Про Полину и Дору Хазан, конечно, забыла — знала не в его вкусе, а вот про то, что подолгу сидит в уборной забыть было невозможно, потому что чего только не рекомендовала Александра Юлиановна — и чернослив, и холодную воду натощак и травку специальную Каролина Васильевна заваривала — ничто не помогало, и каждое утро она теперь вставала раньше всех.
ГЛАВА III
Физиологические подробности напомнили о приёме у странного врача. Не осмотрел, вот и хорошо, — не пришлось раздеваться. Посмотреть на неё на стороны — ничуть не хуже приезжих франтих, а ведь собрано с мира по нитке: что-то дала Маруся, что-то — Зина; Ирина Гогуа ужаснулась, узнав, что у неё нет длинной юбки: «Но там уже не носят короткое! И свитер надо купить в Торгсине».
— Что мне нести в Торгсин? У меня ничего нет.
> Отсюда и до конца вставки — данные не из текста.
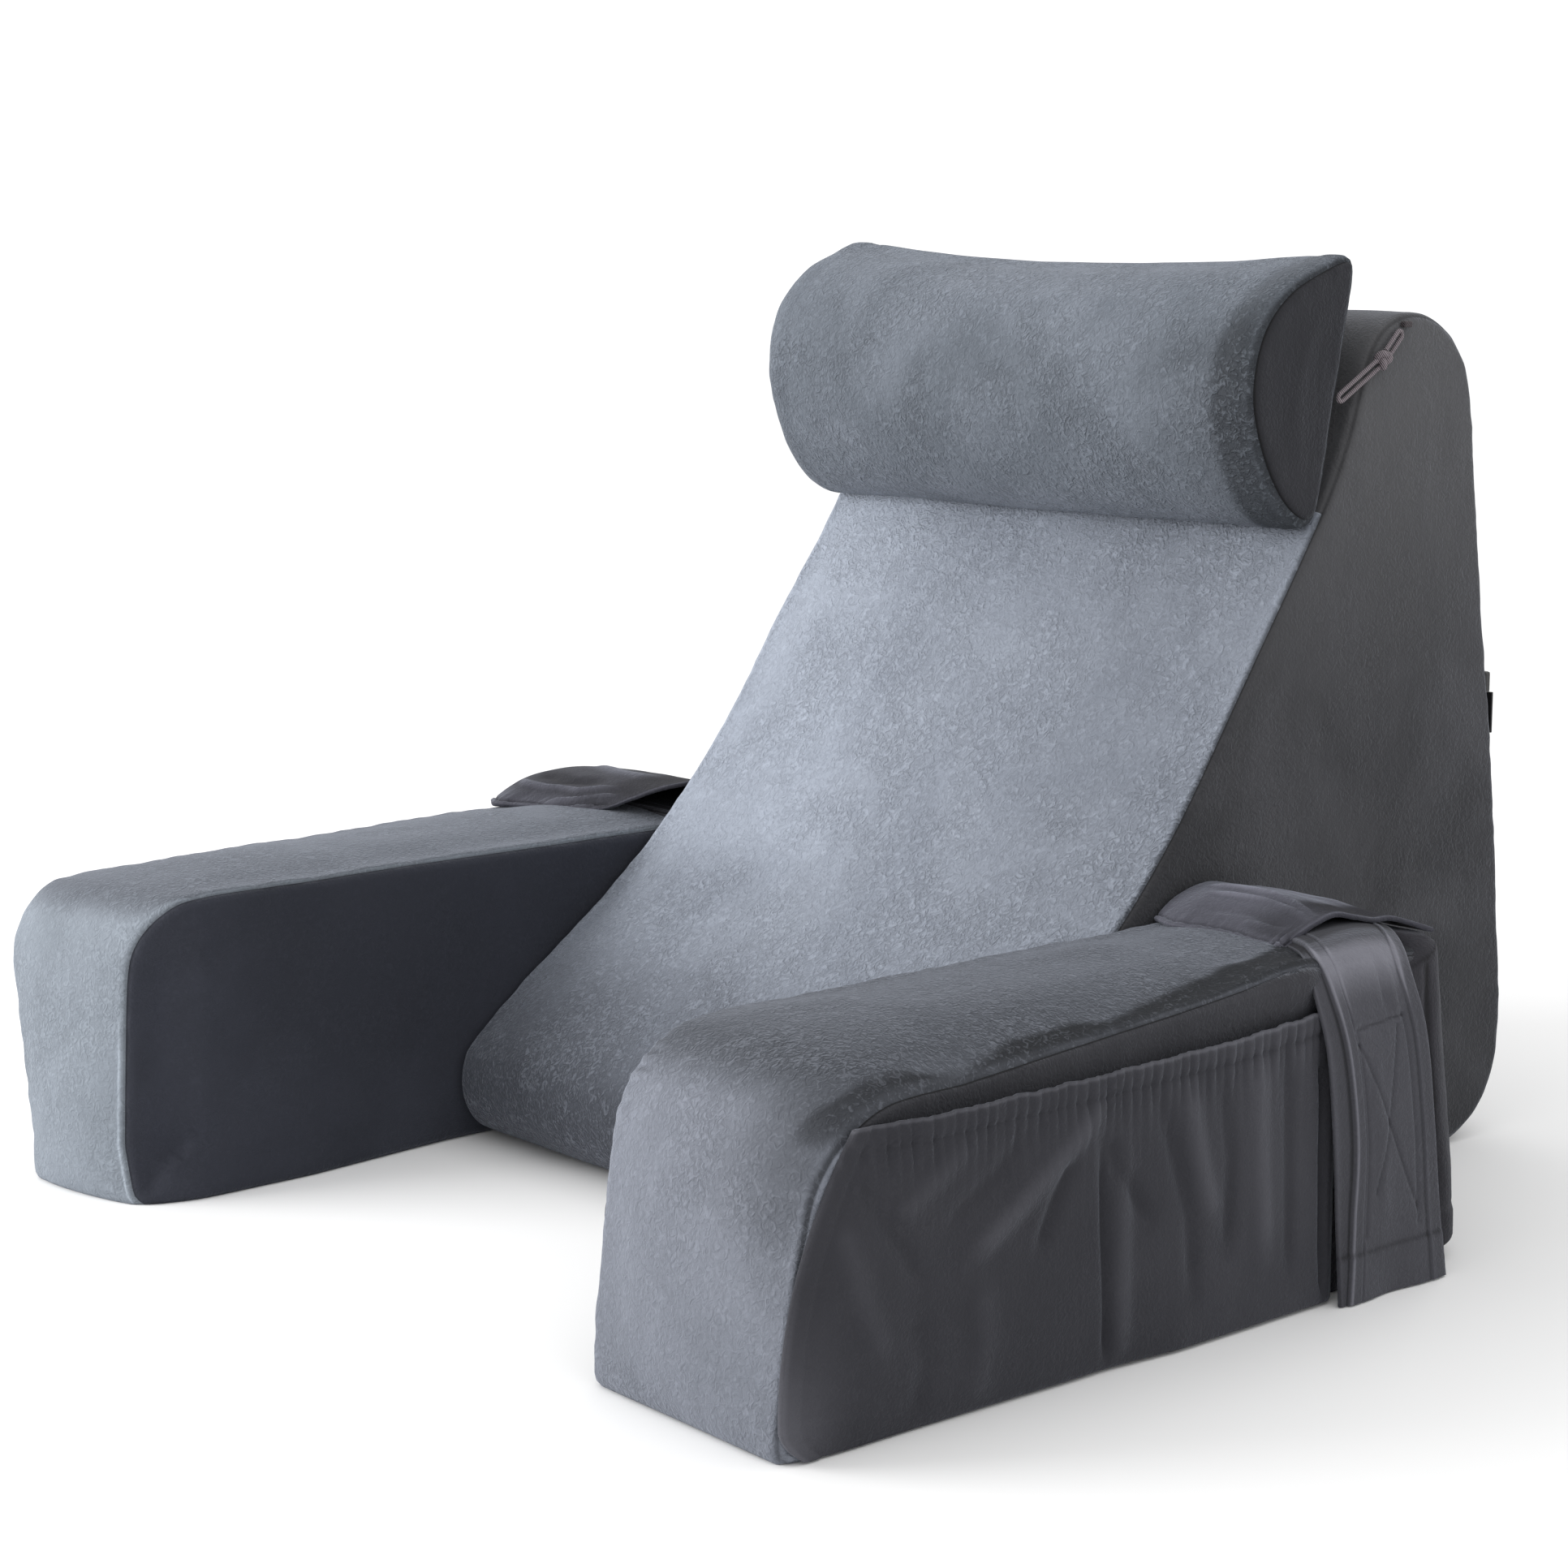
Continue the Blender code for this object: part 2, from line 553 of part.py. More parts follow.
def build():
    clear_scene()
    bpy.context.scene.collection.children.link(collection)

    front_velvet = make_material("backrest_velvet", (0.27, 0.30, 0.35), 0.85)
    roll_velvet = make_material("roll_velvet", (0.15, 0.17, 0.20), 0.85)
    arm_velvet = make_material("arm_velvet", (0.14, 0.15, 0.18), 0.88)
    pocket_cloth = make_material("pocket_cloth", (0.07, 0.07, 0.08), 0.90)
    hood_cloth = make_material("hood_cloth", (0.09, 0.09, 0.10), 0.90)
    strap_cloth = make_material("strap_cloth", (0.12, 0.12, 0.13), 0.88)
    elastic = make_material("elastic_cord", (0.22, 0.20, 0.23), 0.70)
    black_plastic = make_material("zip_black", (0.01, 0.01, 0.01), 0.40)

    cushion("backrest", backrest_outline(), backrest_sides, BACK_CROWN, BACK_BULGE, front_velvet)
    cushion("neck_roll", ROLL_SECTION, lambda y, z: (-ROLL_HALF, ROLL_HALF), ROLL_CROWN, 0.0030, roll_velvet,
            shoulder=0.75, warp=roll_set)
    arm_crown = (ARM_CROWN, ARM_CROWN, 0.0015, 0.0)
    cushion("arm_right", arm_outline(RIGHT_FRONT, 0.0110, 0.0640, 0.0045), right_sides, arm_crown, ARM_BULGE,
            arm_velvet, warp=right_set)
    cushion("arm_left", arm_outline(LEFT_FRONT, 0.0040, 0.0480, 0.0040), left_sides, arm_crown, ARM_BULGE,
            arm_velvet, warp=left_set)

    pocket("pocket_right", pocket_cloth)
    hood("hood_right", HOOD_RIGHT_INNER, HOOD_RIGHT_OUTER, hood_cloth)
    hood("hood_left", HOOD_LEFT_OUTER, HOOD_LEFT_INNER, hood_cloth)
    for side, word in ((1, "right"), (-1, "left")):
        sleeve("sleeve_" + word, side, hood_cloth)
        strap("strap_" + word, side, strap_cloth)
        roll_cords(word, side, elastic)
    back_zip(elastic, black_plastic)


build()
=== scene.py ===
"""Looks of the reading pillow with arms: velvet covers with sewn seams, a gathered side pocket,
hooded arm joints, folded straps, a neck roll on elastic cords and a back zip.

Metres, +Z up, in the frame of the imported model. The sitter faces -Y, the right arm is on +X.
"""
import math

import bmesh
import bpy
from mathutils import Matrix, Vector, noise
from mathutils.geometry import delaunay_2d_cdt
from mathutils.kdtree import KDTree


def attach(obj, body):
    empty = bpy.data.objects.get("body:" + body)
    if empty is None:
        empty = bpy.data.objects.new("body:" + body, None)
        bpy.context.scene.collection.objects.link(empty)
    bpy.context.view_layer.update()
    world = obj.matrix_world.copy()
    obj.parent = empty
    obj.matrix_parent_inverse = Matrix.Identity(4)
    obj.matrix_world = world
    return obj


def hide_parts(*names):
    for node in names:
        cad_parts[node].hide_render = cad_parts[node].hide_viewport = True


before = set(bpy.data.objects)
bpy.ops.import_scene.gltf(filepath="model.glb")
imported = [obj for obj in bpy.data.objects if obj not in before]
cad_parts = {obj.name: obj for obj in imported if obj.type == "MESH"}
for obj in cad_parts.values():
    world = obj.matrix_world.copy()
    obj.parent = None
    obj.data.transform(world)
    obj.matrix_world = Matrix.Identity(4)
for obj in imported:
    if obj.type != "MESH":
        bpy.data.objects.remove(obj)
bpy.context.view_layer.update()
scene = bpy.context.scene

# ---------------------------------------------------------------- driving dimensions
FLOOR_TOUCH = 0.0015          # below this height a cushion rests on the floor
LIP = 0.0022                  # depth of a sewn seam below the cloth on both sides of it
LIP_RADIUS = 0.0035           # radius of the cloth's roll down to the seam
RIM_GAP = 0.00002             # points of a sheet's two faces that lie closer together are one

BACK_HALF_BASE = 0.2195       # backrest: half width at the floor and at the top
BACK_HALF_TOP = 0.2175
BACK_LEFT_TUCK = 0.0035       # how much narrower its left half is at its top
BACK_TOP = 0.5465
BACK_REAR = 0.397
BACK_LEAN = 0.127             # how far the back leans forward for each unit of height
BACK_BEND = 0.19
BACK_LINE = 0.3845            # y of the back at that height
BACK_BOW = 0.004              # how far the rear bulges at the height of the zip

ARM_INNER = 0.2228            # arms: inner and outer face, rear end, height
ARM_OUTER = 0.37
ARM_REAR = 0.155
ARM_TOP = 0.1895
ARM_CORNER = 0.024            # outer rear corner's radius in plan
ARM_REAR_LEAN = 0.022
RIGHT_FRONT = -0.367
LEFT_FRONT = -0.397

ROLL_HALF = 0.2195            # half length of the neck roll

PUCKER_FADE = 0.009           # how far from a seam its short ripples reach
LUMPS = 0.085                 # distance between a cushion's wide lumps


# ---------------------------------------------------------------- number helpers
def mix(a, b, t):
    return a + (b - a) * t


def share(value, start, end):
    """How far value has gone from start to end, from 0 to 1."""
    return min(max((value - start) / (end - start), 0.0), 1.0)


def clamp(value):
    """The value, held between -1 and 1."""
    return min(max(value, -1.0), 1.0)


def ease(t):
    """Smooth step from 0 to 1."""
    return t * t * (3 - 2 * t)


def bump(distance, width):
    """Bell of height 1 at no distance, close to 0 at twice the width."""
    return math.exp(-(distance / width) ** 2)


def stripes(x, *marks):
    """Sum of soft stripes across x: each is (height, place, width)."""
    return sum(height * bump(x - place, width) for height, place, width in marks)


def wander(position, scale, seed=0.0):
    """Smooth noise from -1 to 1, its lumps about scale metres apart."""
    return noise.noise(Vector(position) / scale + Vector((seed, seed * 1.7, -seed)))


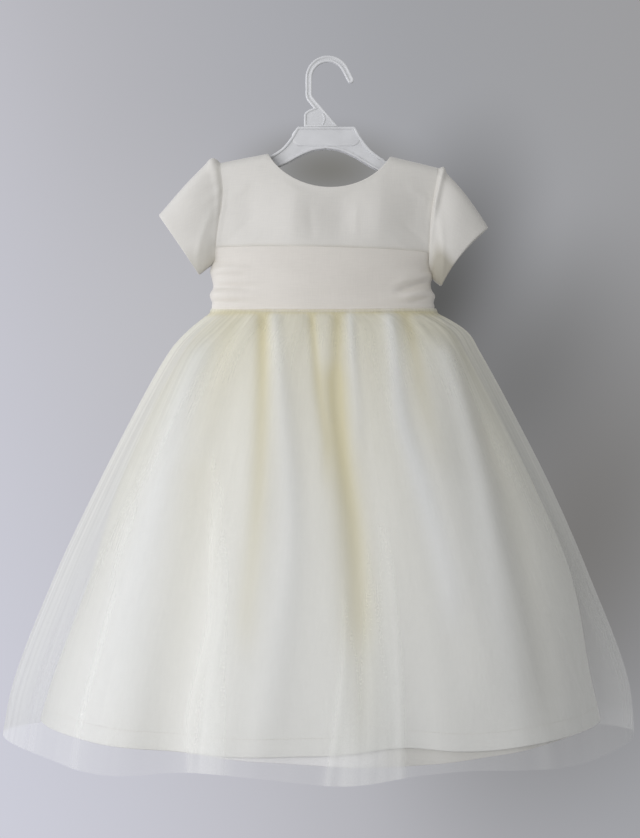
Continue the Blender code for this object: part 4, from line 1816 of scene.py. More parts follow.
@dataclass(frozen=True)
class LongFold:
    """A long soft fold of the gathered skirts: a ridge or, with negative heights, a trough.

    Its line is given by heights, from the top down, and places across. Its other values go in
    pairs, for the line's top and bottom: its half width, its height, its painted shade, which
    takes painted shade away on ridges where it is negative, and the share by which its net
    closes up.
    """

    heights: tuple[float, ...]
    places: tuple[float, ...]
    half_width: Pair
    height: Pair
    # Its share of painted shade, at the line's top and bottom.
    tint: Pair = (0.0, 0.0)
    closeness: Pair = (0.0, 0.0)
    waist_from: float = -0.270
    fade_above: float = 0.035
    fade_below: float = 0.060

    def along(self, z: Array, pair: Pair) -> Array:
        """A value at the heights z, from the pair at the line's top and bottom."""
        top, bottom = self.heights[0], self.heights[-1]
        return pair[0] + (pair[1] - pair[0]) * np.clip((top - z) / (top - bottom), 0, 1)

    def shape(self, points: Array) -> Array:
        """1 along the line and less to its sides, fading out above and below its ends.

        Args:
            points: Points of the cloth.

        Returns:
            The fold's share at each point. A line that starts at the waist keeps it up to there.
        """
        x, z = points[..., 0], points[..., 2]
        top, bottom = self.heights[0], self.heights[-1]
        heights, places = np.array(self.heights[::-1]), np.array(self.places[::-1])
        off = x - smooth_column(heights, places, np.clip(z, bottom, top))
        starts = 1.0 if top > self.waist_from else ease((top - z) / self.fade_above)
        ends = ease((z - bottom + self.fade_below) / self.fade_below)
        return bell(off, self.along(z, self.half_width)) * starts * ends


def long_folds(*rows: tuple[tuple[float, ...], ...], last: str = "tint") -> tuple[LongFold, ...]:
    """Makes long folds.

    Args:
        rows: Each fold's line, in heights and places by turns, then its half widths and its
            heights, in tenths of a millimetre, and then, where it has one, a pair of shares.
        last: What those shares are.

    Returns:
        The folds.
    """
    folds = []
    for line, sizes, *shares in rows:
        line, sizes = metres(line), metres(sizes)
        pairs = {last: pair for pair in shares}
        folds.append(LongFold(line[::2], line[1::2], sizes[:2], sizes[2:], **pairs))
    return tuple(folds)


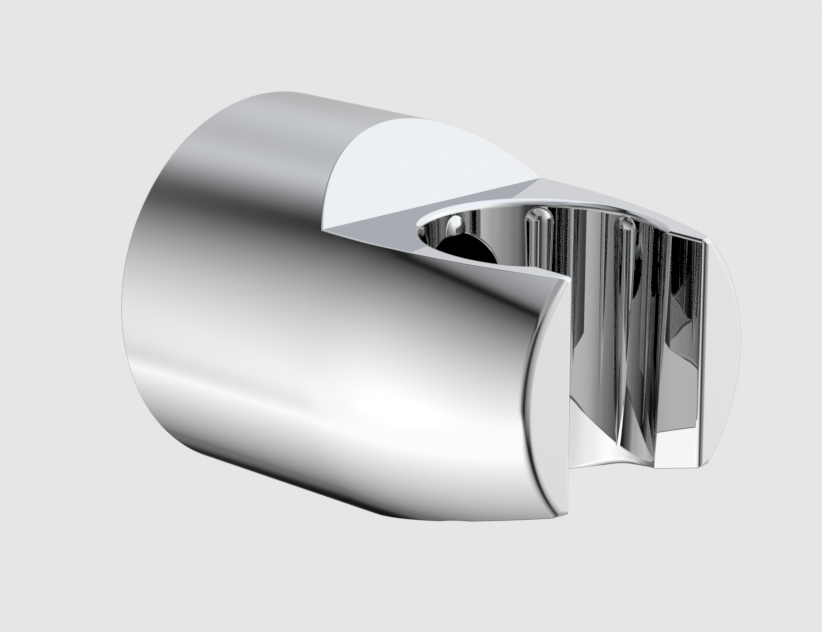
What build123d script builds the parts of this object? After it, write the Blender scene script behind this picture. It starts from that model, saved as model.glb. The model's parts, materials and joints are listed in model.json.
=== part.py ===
from build123d import *
import math
import os

os.makedirs("parts", exist_ok=True)

# Frame: the wall face lies at y = 0 about the origin, the body sticks out along -Y, and +Z is up

# Tapered socket for the hose nut, with its axis upright
socket_diameter = 25.3
socket_taper = 1.4

# The hose passes through the slot, between the two jaws
slot_width = 19.7
jaw_length = 5.0

# Land beside the slot on the nose face, at the flat and at the underside
upper_land = 1.0
lower_land = 1.75

# Flat round the socket's rim, falling to the front, and the step that leans back from it to the wall
flat_height = 13.2
flat_fall = 1.6
rim_land = 2.65
step_reach = 26.8
step_lean = 40.0

# Slanted cut under the nose, rising to the front
underside_rise = 14.2

# Turned outline: straight from the wall, then a long curve down to the nose
side_wall = 3.7
straight_length = 28.3

# Guide ribs on the socket's wall, ball ended at the top, that fade out above the lower edge
rib_count = 5
rib_radius = 2.1
rib_gap = 0.12
rib_fade = 1.7

# Rounds of the socket's rim and the outer edges, and the smaller ones of the nose faces, which run into both
rim_round = 0.5
edge_round = 0.35
nose_share = 0.85

# Small chamfer that breaks the socket's lower edge and, drawn out along the side, the edge at the wall
edge_break = 0.2

# Cored back, and the boss whose well takes the head of the fixing screw
wall = 3.0
boss_height = 4.7
boss_wall = 2.5
well_diameter = 11.0
screw_seat = 4.0
screw_diameter = 5.0
screw_clearance = 0.5

socket_radius = socket_diameter / 2
slot_half = slot_width / 2
well_radius = well_diameter / 2
nose_round = nose_share * edge_round
taper, fall, rise, lean = [math.radians(a) for a in (socket_taper, flat_fall, underside_rise, step_lean)]

# Stack-up from the wall to the nose, and the height of the flat at the socket's axis and at the nose
socket_reach = step_reach + rim_land + socket_radius
body_length = socket_reach + math.sqrt(socket_radius**2 - slot_half**2) + jaw_length
rim_height = flat_height - (socket_reach - step_reach) * math.tan(fall)
nose_height = flat_height - (body_length - step_reach) * math.tan(fall)

# The body clears the socket by the side wall, and the nose face leaves the two lands beside the slot
body_radius = math.hypot(socket_radius + side_wall, flat_height)
nose_radius = math.hypot(slot_half + upper_land, nose_height)
nose_depth = math.sqrt(nose_radius**2 - (slot_half + lower_land) ** 2)

# Cutters reach past the body on every side
beyond = 0.25 * body_radius
top = body_radius + beyond
front = body_length + beyond

# Planes of the three slanted faces; each faces away from the metal
flat = Plane(origin=(0, -step_reach, flat_height), x_dir=(1, 0, 0), z_dir=(0, -math.sin(fall), math.cos(fall)))
step = Plane(origin=(0, -step_reach, flat_height), x_dir=(1, 0, 0), z_dir=(0, -math.cos(lean), math.sin(lean)))
underside = Plane(
    origin=(0, -body_length, -nose_depth), x_dir=(1, 0, 0), z_dir=(0, -math.sin(rise), -math.cos(rise))
)

# A rib is an upright rod that the wall closes in on, so its height follows from where it fades out
axis_depth = nose_depth + (body_length - socket_reach) * math.tan(rise)
rib_top = rim_height - rim_round - rib_gap
rib_stand = (rib_top + axis_depth - rib_fade) * math.tan(taper)
crest_radius = socket_radius - (rim_height - rib_top) * math.tan(taper) - rib_stand
ball_height = rib_top - math.sqrt(rib_radius**2 - (rib_radius - rib_stand) ** 2)

with BuildPart() as rib_rod:
    with BuildSketch(Plane.XZ):
        with BuildLine():
            side = Line((rib_radius, -2 * top), (rib_radius, ball_height))
            ball = RadiusArc(side @ 1, (0, ball_height + rib_radius), -rib_radius)
            Polyline(ball @ 1, (0, -2 * top), side @ 0)
        make_face()
    revolve(axis=Axis.Z)

with BuildPart() as socket_core:
    with BuildSketch(Plane.YZ):
        with BuildLine():
            Polyline(
                (-socket_reach, -top),
                (-socket_reach - socket_radius + (rim_height + top) * math.tan(taper), -top),
                (-socket_reach - socket_radius - (top - rim_height) * math.tan(taper), top),
                (-socket_reach, top),
                close=True,
            )
        make_face()
    revolve(axis=Axis((0, -socket_reach, 0), (0, 0, 1)))
    with Locations((0, -socket_reach, 0)):
        with PolarLocations(crest_radius + rib_radius, rib_count, angular_range=180, endpoint=True):
            add(rib_rod.part, mode=Mode.SUBTRACT)
        Box(slot_width, front - socket_reach, 2 * top, align=(Align.CENTER, Align.MAX, Align.CENTER))
    fillet(socket_core.edges().filter_by(GeomType.HYPERBOLA), radius=edge_round)

with BuildPart() as back_core:
    with BuildSketch(Plane.XZ):
        Circle(body_radius - wall)
    extrude(amount=socket_reach - socket_radius - wall)
    split(bisect_by=step.offset(-wall), keep=Keep.BOTTOM)
    split(bisect_by=underside.offset(-wall), keep=Keep.BOTTOM)
    with BuildSketch(Plane.XZ):
        with Locations((0, boss_height)):
            Circle(well_radius + boss_wall)
    extrude(amount=socket_reach, mode=Mode.SUBTRACT)

with BuildPart() as holder_body:
    with BuildSketch(Plane.XY):
        with BuildLine():
            side = Line((body_radius, -edge_round), (body_radius, -straight_length))
            nose = TangentArc(side @ 1, (nose_radius, -body_length), tangent=side % 1)
            Polyline(nose @ 1, (0, -body_length), (0, 0), (body_radius - edge_break, 0), side @ 0)
        make_face()
    revolve(axis=Axis.Y)
    with BuildSketch(Plane.YZ):
        with BuildLine():
            Polyline(
                (-step_reach, flat_height),
                (-front, flat_height - (front - step_reach) * math.tan(fall)),
                (-front, top),
                (-step_reach + (top - flat_height) * math.tan(lean), top),
                close=True,
            )
        make_face()
    extrude(amount=top, both=True, mode=Mode.SUBTRACT)
    split(bisect_by=underside, keep=Keep.BOTTOM)
    flat_faces = holder_body.faces().filter_by(GeomType.PLANE).sort_by(Axis.Y)
    fillet(flat_faces[1:-1].edges() - flat_faces[0].edges(), radius=edge_round)
    add(back_core.part, mode=Mode.SUBTRACT)

    # Cut the socket, finish its rim and its lower edge, then the nose faces that both run into
    add(socket_core.part, mode=Mode.SUBTRACT)
    socket_edges = holder_body.edges(Select.NEW)
    fillet(holder_body.faces().filter_by(flat).edges() & socket_edges, radius=rim_round)
    chamfer(holder_body.faces().filter_by(underside).edges() & socket_edges, length=edge_break)
    fillet(holder_body.faces().group_by(Axis.Y)[0].edges(), radius=nose_round)

    # Screw well through the socket's rear wall, down to its seat, and the screw hole on to the wall face
    with Locations(Plane.XZ.offset(socket_reach) * Location((0, boss_height, 0))):
        CounterBoreHole(
            radius=screw_diameter / 2 + screw_clearance / 2,
            counter_bore_radius=well_radius,
            counter_bore_depth=socket_reach - screw_seat,
            depth=2 * socket_reach,
        )

holder_body.part.label = "holder_body"
export_step(holder_body.part, "parts/holder_body.step")
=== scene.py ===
"""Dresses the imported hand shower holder.

A new body takes the place of the frame's solid. It has the same form, with the casting's exact rounds
and normals, in two chrome finishes. A light tent that only reflections see, a pale studio and the
photograph's camera complete the scene.
"""

from __future__ import annotations

import json
import logging
import math
from dataclasses import dataclass
from enum import Enum

import bpy
import numpy as np
from mathutils import Matrix, Vector

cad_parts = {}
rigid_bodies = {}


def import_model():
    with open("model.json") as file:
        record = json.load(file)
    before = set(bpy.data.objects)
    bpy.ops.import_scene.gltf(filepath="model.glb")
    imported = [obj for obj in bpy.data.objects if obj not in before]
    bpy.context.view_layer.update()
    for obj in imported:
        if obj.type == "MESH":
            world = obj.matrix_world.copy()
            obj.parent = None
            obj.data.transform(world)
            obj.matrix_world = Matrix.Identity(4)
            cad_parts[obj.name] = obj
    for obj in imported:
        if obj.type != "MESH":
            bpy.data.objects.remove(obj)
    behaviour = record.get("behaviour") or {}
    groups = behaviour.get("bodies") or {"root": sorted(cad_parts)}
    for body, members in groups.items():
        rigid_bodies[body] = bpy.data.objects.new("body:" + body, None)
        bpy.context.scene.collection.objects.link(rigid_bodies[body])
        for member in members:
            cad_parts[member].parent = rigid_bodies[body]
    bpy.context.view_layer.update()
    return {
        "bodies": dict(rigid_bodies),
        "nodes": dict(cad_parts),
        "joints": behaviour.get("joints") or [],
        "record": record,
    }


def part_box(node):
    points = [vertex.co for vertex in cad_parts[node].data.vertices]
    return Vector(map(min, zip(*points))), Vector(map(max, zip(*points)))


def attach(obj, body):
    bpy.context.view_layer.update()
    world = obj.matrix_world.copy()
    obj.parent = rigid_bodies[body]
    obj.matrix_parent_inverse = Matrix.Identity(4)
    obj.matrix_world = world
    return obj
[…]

— Но мои на тебя, извини, не налезут, а этот твой, так называемый парадный годился только сидеть в приёмной у Ленина среди старух.
— Главной проблемой, конечно, было бельё. Что-то типа конской збруи, застиранное, не годилось, не спасали мережки и кружева образца двенадцатого года. Ведь это действительно перешивалось рукодельницей Ольгой Евгеньевной из своего, уже изрядно ношеного. В последний момент прижимистая Маруся дрогнула и принесла нечто воздушное, с резиночками, украшенными бантиками, и ещё настоящий бюстгальтер с косточками.
Часики надела тоже заветные — Женин подарок. Обычно надевала их только в театр, в Академию стеснялась. Там среди сатиновых косовороток и мадеполамовых блузок сокурсников они выглядели бы вызывающе неуместно.
С часиками была связана смешная история. Приезжая в отпуск из Германии, щедрые Женя и Павел запасались подарками для всего огромного семейства. А так как большую часть этого семейства составляли женщины, Женя накупала немеряное количество всяких цепочек, кулонов, браслетиков, часиков. То есть именно те желанные побрякушки, которых в Москве днем с огнем было не сыскать. Но даже бижутерию полагалось провозить только для себя — то-есть на себе, и тогда Женя увешивала Кирку всей этой дребеденью. Гордая маленькая Кирка с цепочкой, кулоном и часиками всю дорогу чувствовала себя настоящей дамой, и каково же было её разочарование, когда по приезде в Москву всё это изымалось и раздавалось тете Марусе, или тете Наде, или тетям Марико и Сашико. Кирка по любимому выражению Иосифа стояла «в позе оскорбленной невинности», пока с неё снимали цепочки и бранзулетки, но — ни жалобы, ни слова протеста. Павел возмущался гадким обычаем, но в их семье последнее слово было за Женей.